By Shartwig79
I've read a lot about some of your frustrations with the Emergency Lights/Beacons. I have developed a simple solution for an alternating lamp flashing device.

It's a very basic design utilizing an Automotive 12v Flasher, an Automotive 12v Relay, 2 lamps (1156 or 1157 styles) some wire, and a power source.

I did not include a fuse in the schematic, but it should be used. How you decide to switch it is entirely up to you.

What happens here:

The flasher is a bimetal strip. As current passes through it, the 2 different metals heat up and expand at different rates, causing the strip to curl up and break the electrical connection. The lead leaving the flasher is then interrupted and reconnected every second giving it the "Flashing" effect. That lead then runs into the electromagnetic solenoid section of the Relay. The way the field collapses on and off will cause the contacts inside the relay to connect and disconnect accordingly. On an Automotive Relay there are 3 poles to the contactor section. 1 is the input side, the other 2 are output. When one side of the output is hot, the other is not and vice versa. This gives us the opportunity to use the alternating capacity of the relay to make our lights flash opposite of one another. You may note that one of the lamps is attached directly to the flasher as opposed to the opposite pole of the contactor. This is because there must be a load on the flasher in order for it to function (Remember how that strip has to get hot?)

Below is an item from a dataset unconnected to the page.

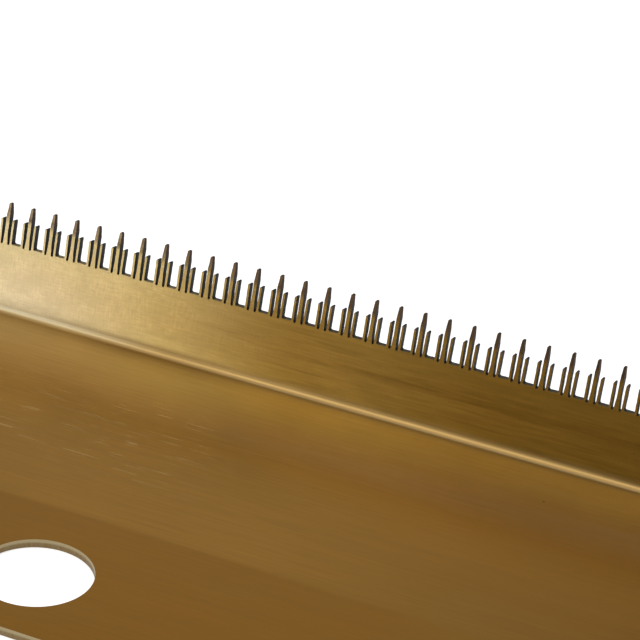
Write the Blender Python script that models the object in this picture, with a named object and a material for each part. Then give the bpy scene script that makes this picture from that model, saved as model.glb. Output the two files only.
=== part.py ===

Now, depending on the style of lamp you use 1156 or 1157 are the best choices. If you must use LEDs, you must get a solid state electronic flasher. Reason being the LEDs do not have enough of a current draw to overheat that "Strip" inside the flasher.

The 1156 is a single filament bulb. The 1157 bulb is a double filament. The wiring difference is minimal between the two schematics. If you choose to use 1157's you can wire it so that while one light is flashing bright, the other one is illuminated with the dimmer filament and alternates between the two.

This is the simplest way I can come up with to get your lights to flash alternatively.

I hope these links work. When it comes to analog technology, I'm tops.... but this modern stuff doesn't always cooperate. ... quired.jpg ... ematic.jpg
By D1gger
ALL the relays I've ever purchased from auto parts stores I have gotten from the auxiliary lighting section (fog or off-road lights) have all been like that, with the main circuit being turned on and off by the relay being both outputs on or off, not alternating. I have seen the relays you mention, that alternate the output between the output posts, but those are usually found on the main relay/fuse block under the hood. They look similar from the outside and fit the same sockets, but you have to look closely at the schematic printed on the side of the relay to be sure which type you have.
By D1gger
Right now in my hand is a brand new, in package, heavy duty 40A relay from Napa, part number 192D that I had in the car as a spare for my roof lighting. The diagram printed on the relay clearly shows 85 and 86 as the control side, and 30/87a/87 as the main "controlled" side and 85/86 switch BOTH 87a/87 on or off from 30, not alternating between 87a and 87.
By Shartwig79
Well shut my mouth, I stand corrected.

They must've started making those for lighting specific applications to make it easier for novices to hook up lamps in a parallel arrangement.

The reason I arranged the circuit as I did, was to make the lights flash on and off opposite of each other. If I wanted them to flash together, I would've just used a heavy duty flasher.
By D1gger
I get what you're saying, but fog light relays, like the ones that came with my Bosch fog lights back in the 80's, were like this. Only certain under-hood relays do the alternating thing...

I just watched GB1 again and noticed that the PAR46 deck lights on the roof in front of the front lightbar don't alternate, they flash on and off together.